Alberta has no regulation at all, but the provincial government is undergoing a full review of the issue and Manitoba is headed in that same direction.
But the biggest changes are coming in Quebec, where Bill 88 was enacted by the National Assembly this past June. The provincial government is in the process of refining new regulations that will cut across the entire security industry. Once it’s done, it is expected that Bill 88 will surpass B.C.’s Private Investigators and Security Agencies Act as the most comprehensive legislation in the country.
Not only will the regulations cover alarm installers, but those installing video and electronic surveillance equipment and anyone involved in the service and maintenance of security hardware.
Hislop maintains some regulation is a good thing.
“A lot of people inside the industry don’t like regulation,” he says. “But when there are technical qualifications attached at least you know someone has the training and I think that’s an important issue.”
The difference in Quebec is the province is not creating the new regulations without help.

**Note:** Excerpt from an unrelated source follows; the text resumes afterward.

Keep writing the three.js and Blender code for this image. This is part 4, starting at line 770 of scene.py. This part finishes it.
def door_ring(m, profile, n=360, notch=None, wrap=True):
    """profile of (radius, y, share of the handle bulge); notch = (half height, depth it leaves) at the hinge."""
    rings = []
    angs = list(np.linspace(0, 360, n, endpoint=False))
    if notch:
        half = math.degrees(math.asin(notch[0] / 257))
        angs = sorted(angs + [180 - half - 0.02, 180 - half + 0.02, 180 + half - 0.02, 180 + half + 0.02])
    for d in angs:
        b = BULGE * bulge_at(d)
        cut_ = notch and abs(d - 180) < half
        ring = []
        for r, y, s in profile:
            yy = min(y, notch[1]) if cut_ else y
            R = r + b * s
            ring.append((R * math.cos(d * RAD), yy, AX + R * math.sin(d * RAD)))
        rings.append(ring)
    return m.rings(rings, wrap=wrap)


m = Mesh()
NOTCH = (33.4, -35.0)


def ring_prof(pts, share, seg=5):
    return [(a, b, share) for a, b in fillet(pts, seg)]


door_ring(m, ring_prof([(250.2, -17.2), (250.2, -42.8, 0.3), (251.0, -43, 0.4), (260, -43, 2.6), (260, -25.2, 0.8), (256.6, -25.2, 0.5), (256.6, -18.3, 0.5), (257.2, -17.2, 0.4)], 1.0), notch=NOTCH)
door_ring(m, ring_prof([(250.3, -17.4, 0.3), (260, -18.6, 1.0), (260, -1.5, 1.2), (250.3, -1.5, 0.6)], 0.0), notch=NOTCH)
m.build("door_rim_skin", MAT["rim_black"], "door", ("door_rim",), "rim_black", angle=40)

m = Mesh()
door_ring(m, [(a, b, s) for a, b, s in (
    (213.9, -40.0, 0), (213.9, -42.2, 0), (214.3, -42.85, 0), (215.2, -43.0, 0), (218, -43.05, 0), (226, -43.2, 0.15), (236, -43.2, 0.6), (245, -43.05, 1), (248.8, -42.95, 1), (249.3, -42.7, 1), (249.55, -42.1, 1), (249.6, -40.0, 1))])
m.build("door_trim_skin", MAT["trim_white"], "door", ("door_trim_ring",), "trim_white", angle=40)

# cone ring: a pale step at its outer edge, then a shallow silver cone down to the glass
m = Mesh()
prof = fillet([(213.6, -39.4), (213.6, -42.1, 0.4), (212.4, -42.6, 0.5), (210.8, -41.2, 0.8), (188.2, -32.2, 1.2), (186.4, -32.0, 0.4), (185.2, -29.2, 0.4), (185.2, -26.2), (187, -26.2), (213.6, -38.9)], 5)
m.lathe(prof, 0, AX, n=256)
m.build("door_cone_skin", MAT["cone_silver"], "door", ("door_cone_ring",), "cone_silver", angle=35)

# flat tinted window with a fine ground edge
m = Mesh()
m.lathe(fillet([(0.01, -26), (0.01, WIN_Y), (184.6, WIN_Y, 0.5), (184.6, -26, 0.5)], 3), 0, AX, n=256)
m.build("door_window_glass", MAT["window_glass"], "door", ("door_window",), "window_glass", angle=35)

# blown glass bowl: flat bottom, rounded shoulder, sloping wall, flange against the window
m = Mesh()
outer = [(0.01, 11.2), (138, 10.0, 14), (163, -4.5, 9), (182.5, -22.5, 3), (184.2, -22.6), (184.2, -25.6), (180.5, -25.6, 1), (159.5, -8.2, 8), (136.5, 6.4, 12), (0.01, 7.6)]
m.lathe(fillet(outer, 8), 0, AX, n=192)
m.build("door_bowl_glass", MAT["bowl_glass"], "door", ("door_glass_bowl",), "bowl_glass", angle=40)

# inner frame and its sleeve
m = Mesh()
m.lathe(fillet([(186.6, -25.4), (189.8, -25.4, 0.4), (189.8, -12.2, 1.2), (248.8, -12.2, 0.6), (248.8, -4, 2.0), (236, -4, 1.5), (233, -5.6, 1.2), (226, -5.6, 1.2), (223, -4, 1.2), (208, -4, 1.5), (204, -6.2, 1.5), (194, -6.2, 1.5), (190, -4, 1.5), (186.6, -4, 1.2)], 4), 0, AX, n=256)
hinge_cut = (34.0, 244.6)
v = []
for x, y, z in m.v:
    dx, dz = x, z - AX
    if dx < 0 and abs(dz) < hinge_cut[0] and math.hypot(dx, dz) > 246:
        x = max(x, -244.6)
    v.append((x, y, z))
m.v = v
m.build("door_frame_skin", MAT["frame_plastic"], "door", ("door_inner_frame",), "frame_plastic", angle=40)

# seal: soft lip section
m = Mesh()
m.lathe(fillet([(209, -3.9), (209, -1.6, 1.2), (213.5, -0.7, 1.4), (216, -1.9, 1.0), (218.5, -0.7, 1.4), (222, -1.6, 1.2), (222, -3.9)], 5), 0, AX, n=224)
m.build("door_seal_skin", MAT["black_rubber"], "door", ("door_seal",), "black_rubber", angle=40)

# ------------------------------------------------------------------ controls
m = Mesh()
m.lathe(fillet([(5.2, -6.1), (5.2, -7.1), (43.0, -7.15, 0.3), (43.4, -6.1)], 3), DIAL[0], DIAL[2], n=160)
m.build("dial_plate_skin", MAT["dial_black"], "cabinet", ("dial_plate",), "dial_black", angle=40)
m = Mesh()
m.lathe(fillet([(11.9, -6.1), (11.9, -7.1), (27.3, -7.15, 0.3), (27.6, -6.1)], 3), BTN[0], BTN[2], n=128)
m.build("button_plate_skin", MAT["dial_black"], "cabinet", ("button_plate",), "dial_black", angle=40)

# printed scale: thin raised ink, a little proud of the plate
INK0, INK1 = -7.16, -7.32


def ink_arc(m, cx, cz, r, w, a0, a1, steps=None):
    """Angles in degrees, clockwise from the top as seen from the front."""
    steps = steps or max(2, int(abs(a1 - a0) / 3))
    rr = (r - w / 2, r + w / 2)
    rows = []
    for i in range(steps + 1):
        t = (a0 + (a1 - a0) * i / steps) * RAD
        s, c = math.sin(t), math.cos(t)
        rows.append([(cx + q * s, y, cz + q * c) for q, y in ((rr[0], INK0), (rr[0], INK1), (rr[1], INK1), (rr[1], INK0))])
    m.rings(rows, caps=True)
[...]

“The nice thing they’ve done is create the private security bureau and its members will include people from the private sector,” Hislop says. “This way, the industry helps write the regulations and not just the bureaucrats.”
But with an industry divided over the issue, consultation can create as many problems as it solves and few may end up completely satisfied with the outcome.”
Brian Robertson, the Ontario regional chairperson of the Canadian Society for Industrial Security, says stakeholders often have trouble defining the kind of regulations the home security business truly needs.
“(In B.C.) they are saying they are over regulated, but what they actually mean is there is a disconnect between how much administrative cost and hassle they must go through and the legislation’s ability to have any affect at all in terms of keeping sleazy people out of the business,” he says. “There’s really no such thing as over regulation in private security, just regulations that don’t work.”